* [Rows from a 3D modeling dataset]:
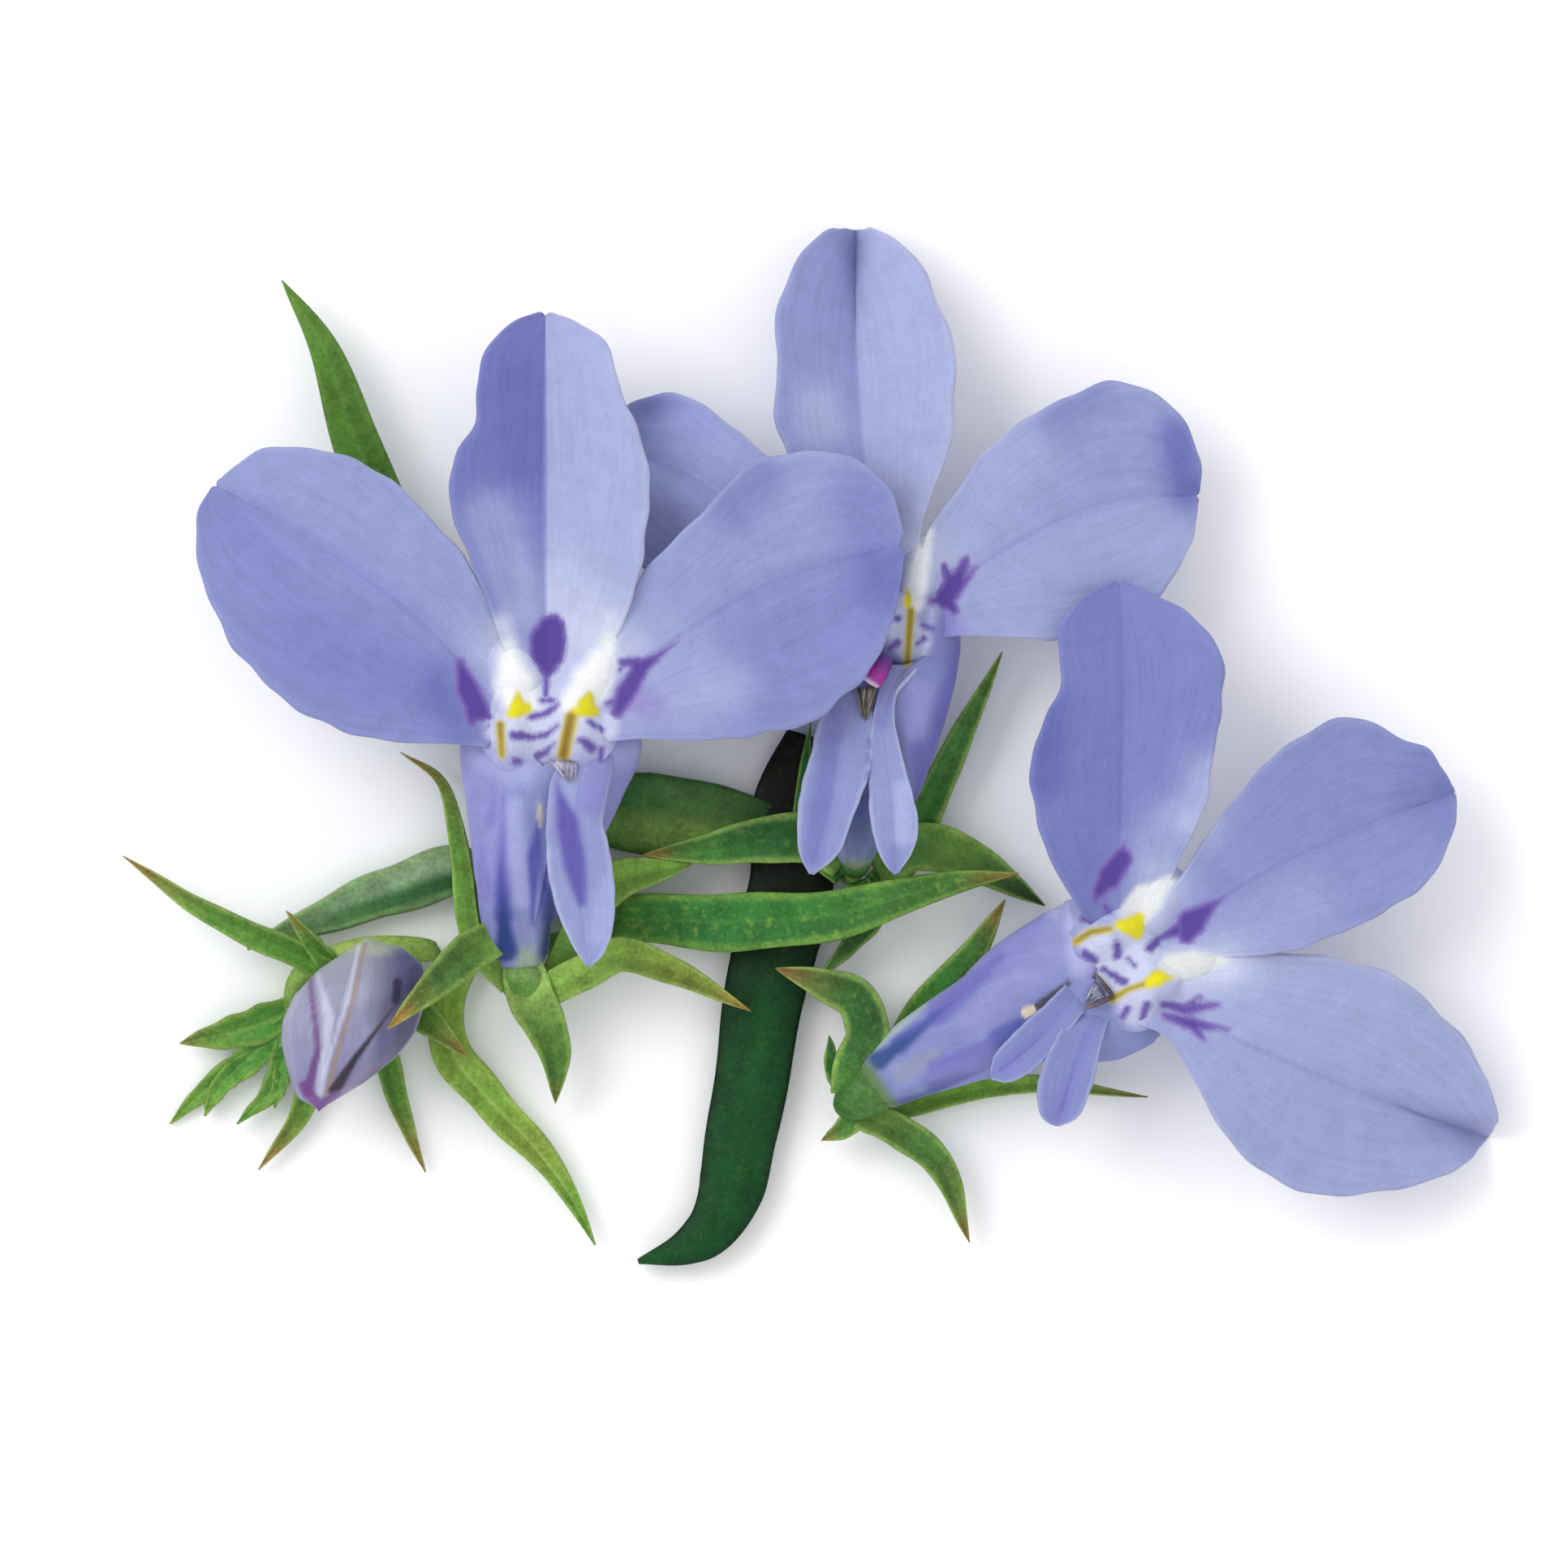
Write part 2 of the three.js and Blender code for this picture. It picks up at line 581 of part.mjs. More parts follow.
// The flat main stem, drawn out to a curved point at its lower end.
function mainStem() {
  const spine = curve([
    [0.1, 0.4, 0.85], [-0.6, -2, 0.85], [-0.6, -5, 0.85], [-1.2, -7.4, 0.85], [-1.7, -9.6, 0.85],
    [-2.1, -12.5, 0.85], [-2.5, -14.5, 0.85], [-2.9, -16.6, 0.85], [-3.6, -17.9, 0.85],
    [-4.6, -18.6, 0.85], [-6.3, -19.1, 0.85],
  ]);
  const widths = [1.8, 2.8, 3.1, 3.2, 3, 2.8, 2.7, 2.5, 1.7, 0.2];
  return skin(14, 4, (u, v, side) => {
    const point = spine.getPointAt(u);
    const heading = spine.getTangentAt(u);
    const sideways = (v - 0.5) * along(widths, u);
    const rounded = 1 - 0.5 * Math.abs(2 * v - 1) ** 2;
    point.x += heading.y * sideways;
    point.y -= heading.x * sideways;
    point.z += (side * STEM_THICK * rounded) / 2;
    return point.toArray();
  });
}

function leafyStem() {
  return joined([
    mainStem(),
    stalk(
      [[-1.1, -6.3, 0.8], [-5, -6.5, 0.75], [-8.3, -7.2, 0.7], [-11, -7.4, 0.7], [-13.4, -7.6, 0.75]],
      0.42,
    ),
    stalk(
      [[-1, -8.2, 0.75], [0.6, -8.8, 0.65], [1.6, -9.3, 0.65], [2.3, -10.2, 0.7], [2.3, -11.1, 0.85]],
      0.3,
    ),
    blade({
      path: [[-0.6, -2.4, 0.95], [-3.8, -2.6, 1], [-7.1, -2.4, 1], [-10.4, -1.7, 0.9]],
      width: 2.7,
      foot: 0.9,
    }),
    blade({
      path: [
        [-8.4, -6.7, 1.1], [-7.2, -6.4, 1.4], [-2.4, -6.5, 2.15], [1, -6.2, 2.6], [5.5, -5, 2.8],
        [7.8, -4.7, 2.9],
      ],
      width: 1.95,
      rows: 9,
    }),
    blade({
      path: [
        [-10.6, -7, 0.9], [-10.5, -1.8, 1.7], [-11.9, 2.1, 2], [-14.3, 6.2, 2.1], [-16.3, 11.2, 2.1],
        [-17.9, 14.9, 1.8], [-19.5, 17.3, 1.5],
      ],
      width: 2.2,
      widest: 0.55,
      rows: 9,
    }),
    blade({
      path: [[-11.2, -6.9, 0.75], [-12.8, -4.5, 0.75], [-15.6, -5, 0.75], [-20.7, -7.4, 0.75]],
      width: 1.9,
      fold: 0.3,
    }),
    blade({
      path: [
        [-12.4, -7.6, 0.75], [-13.6, -9.4, 0.8], [-13.5, -11.1, 0.8], [-12, -13.7, 0.9],
        [-10.2, -15.2, 0.9], [-7.9, -18.5, 0.8],
      ],
      width: 1.4,
      wave: 0.12,
      rows: 10,
    }),
  ]);
}

// ---- assembly -----------------------------------------------------------------------------

function mesh(name, solid, colour, roughness) {
  const faces = solid.getMesh();
  const geometry = new THREE.BufferGeometry();
  geometry.setAttribute('position', new THREE.BufferAttribute(faces.vertProperties, 3));
  geometry.setIndex(new THREE.BufferAttribute(faces.triVerts, 1));
  geometry.computeVertexNormals();
  const material = new THREE.MeshStandardMaterial({ color: colour, roughness, metalness: 0 });
  const part = new THREE.Mesh(geometry, material);
  part.name = name;
  return part;
}

const sprig = new THREE.Group();
sprig.add(
  mesh('leafy_stem', leafyStem(), STEM_GREEN, 0.6),
  mesh('bud_shoot', budShoot(), CALYX_GREEN, 0.6),
  mesh('bud_corolla', budCorolla(), BUD_PETAL, 0.7),
  mesh('left_calyx', leftCalyx(), CALYX_GREEN, 0.6),
  mesh('left_corolla', leftCorolla(), PETAL, 0.7),
  mesh('back_calyx', backCalyx(), CALYX_GREEN, 0.6),
  mesh('back_corolla', backCorolla(), PETAL, 0.7),
  mesh('right_calyx', rightCalyx(), CALYX_GREEN, 0.6),
  mesh('right_corolla', rightCorolla(), PETAL, 0.7),
  mesh('left_anthers', antherColumn({
    throat: THROAT_LEFT,
    path: [[-0.5, -5.2, -2.5], [-0.1, -3.8, -2.2], [0.3, -2.9, -1.8]],
    head: [0.4, -2.6, -1.8],
    headSize: [0.42, 0.55, 0.42],
  }), ANTHER, 0.6),
  mesh('back_anthers', antherColumn({
    throat: THROAT_BACK,
    path: [[-1.1, -4.4, -1.35], [-0.85, -3.6, -1.15], [-0.85, -2.8, -0.7]],
    head: [-0.8, -2.4, -0.3],
    headSize: [0.4, 0.75, 0.4],
  }), ANTHER, 0.6),
  mesh('right_anthers', antherColumn({
    throat: THROAT_RIGHT,
    path: [[-5, -2, -1.8], [-3.6, -1.3, -1.6], [-2.6, -0.9, -1.2]],
    head: [-2.3, -0.8, -0.9],
    headSize: [0.5, 0.45, 0.45],
  }), ANTHER, 0.6),
);

export default sprig;
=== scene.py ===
import math
import random

import bmesh
import bpy
import numpy as np
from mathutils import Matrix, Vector


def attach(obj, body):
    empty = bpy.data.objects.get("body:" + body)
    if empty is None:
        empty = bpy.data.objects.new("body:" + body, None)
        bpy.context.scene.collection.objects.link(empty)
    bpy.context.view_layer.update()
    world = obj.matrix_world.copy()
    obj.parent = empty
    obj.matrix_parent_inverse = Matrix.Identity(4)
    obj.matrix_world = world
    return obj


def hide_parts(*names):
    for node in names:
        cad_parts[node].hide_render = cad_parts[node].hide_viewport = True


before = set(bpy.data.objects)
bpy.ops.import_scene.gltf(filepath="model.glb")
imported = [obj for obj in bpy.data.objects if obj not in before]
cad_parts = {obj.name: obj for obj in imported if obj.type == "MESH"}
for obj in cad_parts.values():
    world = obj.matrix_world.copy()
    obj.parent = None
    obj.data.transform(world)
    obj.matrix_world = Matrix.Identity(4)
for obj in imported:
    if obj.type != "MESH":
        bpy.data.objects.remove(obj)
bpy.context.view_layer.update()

MM = 0.001

# ---- The table, the light and the camera ---------------------------------------------------
# The sprig lies on a sheet of matt white card under a bright overcast window on its left, and
# the camera looks straight down on it through a long lens.


def linear(colour):
    """An sRGB hex colour as linear red, green and blue."""
    parts = [int(colour[k : k + 2], 16) / 255 for k in (1, 3, 5)]
    return np.array([p / 12.92 if p <= 0.04045 else ((p + 0.055) / 1.055) ** 2.4 for p in parts])


def node(tree, kind, inputs=None, **settings):
    """Adds a node. Each input is a value or the output of another node."""
    made = tree.nodes.new(kind)
    for name, value in settings.items():
        setattr(made, name, value)
    for place, value in (inputs or {}).items():
        if isinstance(value, bpy.types.NodeSocket):
            tree.links.new(value, made.inputs[place])
        else:
            made.inputs[place].default_value = value
    return made


# Card, pressed smooth: white and without gloss, so that it takes only a soft shadow.
card = bpy.data.materials.new("matt_white_card")
card.use_nodes = True
card_shader = card.node_tree.nodes["Principled BSDF"]
card_shader.inputs["Base Color"].default_value = (*linear("#fbfbfc"), 1)
card_shader.inputs["Roughness"].default_value = 0.95
card_shader.inputs["Specular IOR Level"].default_value = 0.1

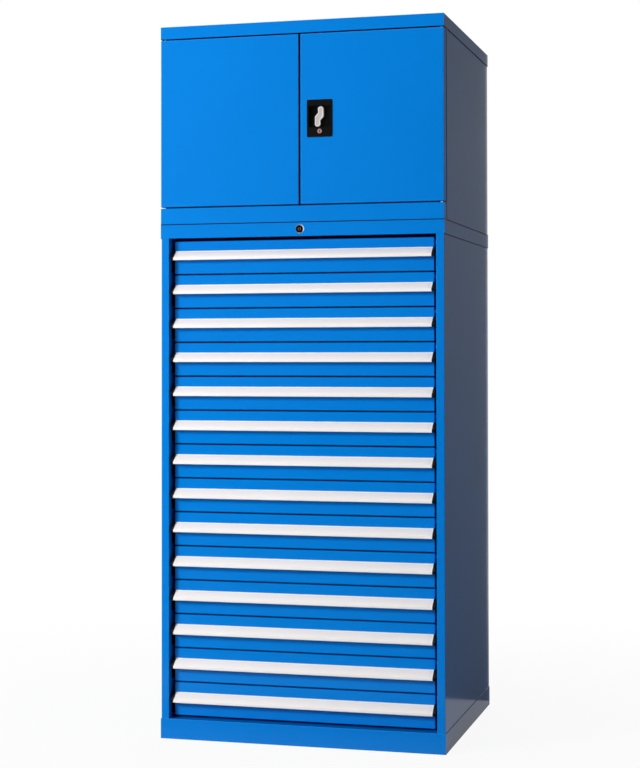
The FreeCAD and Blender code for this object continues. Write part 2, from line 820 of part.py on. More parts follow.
def lock_rod(way):
    """Rod with its slotted yoke; way is 1 for the upper rod, -1 for the lower."""
    reach = cam_radius / math.sqrt(2)
    slot_half = rod_stud_diameter / 2 + rod_play
    slot_z = lever_z - way * reach
    stud_side = way
    rim = slot_half + yoke_rim
    far = cam_radius + slot_half
    near = reach - slot_half
    stem_half = rod_diameter / 2 + stem_rim
    depth = (yoke_front, yoke_back)
    cup_edge = lever_z + way * (pocket_height / 2 + pocket_wall)
    rod_start = cup_edge + way * rod_start_gap
    stem_end = rod_start + way * rod_bridge_height
    rod_end = (door_top if way > 0 else door_bottom) - way * rod_end_gap

    def span(a, b):
        return (min(a, b), max(a, b))

    yoke = box(span(lever_x + stud_side * (near - yoke_rim),
                    lever_x + stud_side * (far + yoke_rim)), depth,
               (slot_z - rim, slot_z + rim))
    slot = box(span(lever_x + stud_side * near, lever_x + stud_side * far),
               (yoke_front - 1, yoke_back + 1), (slot_z - slot_half, slot_z + slot_half))
    arm_x = span(lever_x + stud_side * (far - stem_half), lever_x + stud_side * (far + yoke_rim))
    arm = box(arm_x, depth, span(slot_z + way * slot_half, stem_end))
    bridge = box(span(lever_x - stud_side * stem_half,
                      lever_x + stud_side * (far + yoke_rim)), depth,
                 span(rod_start, stem_end))
    low, high = span(rod_start, rod_end)
    rod = post(lever_x, rod_y, low, high, rod_diameter / 2)
    return [yoke.cut(slot).fuse([arm, bridge, rod]).removeSplitter()]


def key_cylinder():
    """Door lock: a turned barrel with its key slot."""
    face = front_plane - dish_plate
    barrel = cylinder(dish_x, face, front_plane + door_thickness / 2, key_z, key_diameter / 2)
    return [barrel.cut(key_slot(dish_x, face, key_z))]


# ---- write every sub-part -----------------------------------------------

os.makedirs("parts", exist_ok=True)
save("plinth", plinth())
save("drawer_housing", drawer_housing())
save("top_cover", top_cover())
save("hinge_pins_and_lock_ring", hinge_pins() + lock_rosette())
save("central_lock", central_lock())
save("lock_bar", lock_bar())
save("cupboard_shell", cupboard_shell())
save("cupboard_floor", cupboard_floor())
save("cupboard_roof", cupboard_roof())
save("cupboard_shelf", cupboard_shelf())
save("left_door", left_door())
save("right_door", right_door())
save("handle_dish", handle_dish())
save("turn_lever", turn_lever())
save("upper_lock_rod", lock_rod(1))
save("lower_lock_rod", lock_rod(-1))
save("key_cylinder", key_cylinder())

fixed_runners = []
for index, name in enumerate(drawer_names):
    base = drawer_base(index)
    axis = runner_axis(base)
    fixed = fixed_channel(axis)
    middle = middle_channel(axis)
    moving = drawer_channel(axis)
    fixed_runners.extend([fixed, mirrored(fixed)])
    save(name + "_box", drawer_box(base) + [moving, mirrored(moving)])
    save(name + "_handle", drawer_handle(base))
    save(name + "_runners", [middle, mirrored(middle)])
save("fixed_runners", fixed_runners)
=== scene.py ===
import math

import bmesh
import bpy
from mathutils import Euler, Matrix, Vector


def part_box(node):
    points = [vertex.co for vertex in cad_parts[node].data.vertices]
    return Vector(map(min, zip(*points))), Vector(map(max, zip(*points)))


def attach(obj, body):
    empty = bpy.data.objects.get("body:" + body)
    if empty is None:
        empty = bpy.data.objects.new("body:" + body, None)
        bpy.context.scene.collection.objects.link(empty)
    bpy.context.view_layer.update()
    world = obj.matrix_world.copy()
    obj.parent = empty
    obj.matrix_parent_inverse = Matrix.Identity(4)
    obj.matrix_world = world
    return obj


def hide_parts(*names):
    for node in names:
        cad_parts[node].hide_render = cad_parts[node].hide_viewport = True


bl_info = {
    "name": "Steel drawer cabinet",
    "version": (1, 0, 0),
    "blender": (4, 5, 0),
    "location": "View3D > Sidebar > Cabinet",
    "description": "Dresses a packed steel cabinet with its finishes, handle strips and stage",
    "category": "Object",
}

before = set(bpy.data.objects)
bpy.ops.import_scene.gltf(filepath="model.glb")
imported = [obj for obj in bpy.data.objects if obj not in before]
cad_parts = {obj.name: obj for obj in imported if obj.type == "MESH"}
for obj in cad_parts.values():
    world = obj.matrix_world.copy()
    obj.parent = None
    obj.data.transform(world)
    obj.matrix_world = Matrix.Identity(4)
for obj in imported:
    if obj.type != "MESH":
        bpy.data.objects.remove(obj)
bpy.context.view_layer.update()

MM = 0.001
WHITE = (1.0, 1.0, 1.0, 1.0)
SHARP_EDGE = math.radians(35)
UPRIGHT = math.radians(90)
DRAWERS = sorted(name[:-4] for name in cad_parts
                 if name.startswith("drawer_") and name.endswith("_box"))
PAINTED = ["plinth", "drawer_housing", "top_cover", "cupboard_shell", "cupboard_floor",
           "cupboard_roof", "cupboard_shelf", "left_door", "right_door"]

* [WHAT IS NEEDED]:
Using the records above, find and show each line with the string "return".

* [TASK RESPONSE]:
  return skin(14, 4, (u, v, side) => {
    return point.toArray();
  return joined([
  return part;
    return obj
    return np.array([p / 12.92 if p <= 0.04045 else ((p + 0.055) / 1.055) ** 2.4 for p in parts])
    return made
        return (min(a, b), max(a, b))
    return [yoke.cut(slot).fuse([arm, bridge, rod]).removeSplitter()]
    return [barrel.cut(key_slot(dish_x, face, key_z))]
    return Vector(map(min, zip(*points))), Vector(map(max, zip(*points)))
    return obj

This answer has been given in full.